I ran the Factory Service Department for an Agricultural Electronics business for a number of years. Part of the troubleshooting process for many technicians was to replace parts and see if the symptom went away. I always cautioned against that type of repair and demonstrated scenarios that would result in many parts being replaced without the root cause being found. Rarely would semiconductors fail, but an unskilled technician would always replace the largest, most complicated component first. The technician that used an oscilloscope to find the actual failure not only benefited the customer but also the company by finding problems that may have been in the design.
I agree, Tim - the internet is a HUGE resource. I have used online forums to get information from programming a PIC microcontroller to fixing a plumbing problem to figuring out the best approach when one of my horses decided to misbehave. The first thing I do when I have a question (after I have completed preliminary research) is to search for a forum online to get help. We have to keep in mind that anyone can write anything in cyberspace, but it is usually pretty easy to establish credibility just by using common sense. That was an awesome fix on the corvette thanks to forum help and some initiative on the part of the owner.
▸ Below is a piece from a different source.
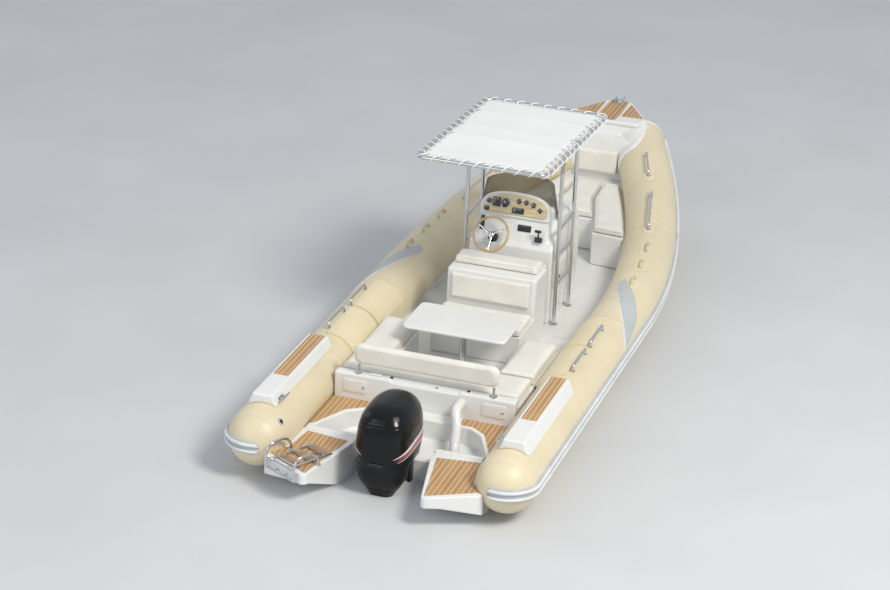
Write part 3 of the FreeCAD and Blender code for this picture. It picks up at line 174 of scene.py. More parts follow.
def rings(rows, wrap_rows=False):
    """A surface through closed rings of equally many points, as points and faces."""
    rows = np.asarray(rows, float)
    return rows.reshape(-1, 3), grid_faces(*rows.shape[:2], wrap_rows=wrap_rows, wrap_columns=True)


def capped(rows):
    """The same rings, with each open end closed by its middle."""
    first, last = (end.mean(1, keepdims=True).repeat(rows.shape[1], 1) for end in (rows[:1], rows[-1:]))
    return np.concatenate([first, rows, last])


def cord_surface(path, radius, sides):
    """A round surface about a closed path: at each point a circle in the plane of two directions
    that are square to the path's heading."""
    heading = unit(np.roll(path, -1, 0) - np.roll(path, 1, 0))
    beside = unit(np.cross(heading, (0.0, 0.0, 1.0)))
    above = np.cross(beside, heading)
    turn = around(sides)[:, None]
    circle = (np.cos(turn) * beside[:, None] + np.sin(turn) * above[:, None]) * radius
    return rings(path[:, None] + circle, wrap_rows=True)


def lathe(profile, centre, axis, sides, ring=False):
    """A profile of (radius, height) rows turned about an axis through a centre. A ring's profile
    is closed."""
    profile = np.asarray(profile, float)[:, :, None, None]
    axis = unit(np.asarray(axis, float))
    beside = unit(np.cross(axis, (0.0, 0.0, 1.0) if abs(axis[2]) < 0.9 else (0.0, 1.0, 0.0)))
    other = np.cross(axis, beside)
    turn = around(sides)[:, None]
    circle = np.cos(turn) * beside + np.sin(turn) * other
    return rings(np.asarray(centre, float) + profile[:, 1] * axis + profile[:, 0] * circle, wrap_rows=ring)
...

I had a Mercury Sable wagon once, probably a mid 90s model, I forget. One day the driver side window switch just stopped working. I called the dealer and he wanted about $600, installed. I went to the local junk yard and they wanted something less, but not by much, indicating that this was a high-failure part and much in demand. So, i decided to at least SEE what might be wrong. I took the switch assembly out and noticed it had CB-point style dry contacts and that these were hefty enough to run the main motor current through. They were heavily pitted and oxidized over, hence the lack of operation. I dismatled the switch so I could clean the points and in doing so noticed that the PCB to which the switch assembly was wired, had pads for spark suppression capacitors on it. They were unpopulated... The engineers HAD foreseen this problem, made provisions to correct for it and the bean-counters (I am guessing) did away with them... I put in caps and NEVER heard from that part of the car again. SEVERAL other things went bad electrically with that car, prompting me to sell it. I always wonder what more was removed as unessential in the interests of cost-management...?
Great story Bob. I too had a problem with the ignition switch of my 2001 C5 coupe. While you were doing your research, you may have read my posts in the Corvette forum documenting my troubleshooting and repair . I had posted schematics in the forum to explain the process I went through to find the problem. To confirm the ignition switch was at fault, I jumpered between two fuses on one of the fuse blocks. The problem disappeared and the car functioned perfectly so I took the dash apart and headed off to the Chevy dealer to buy a new switch.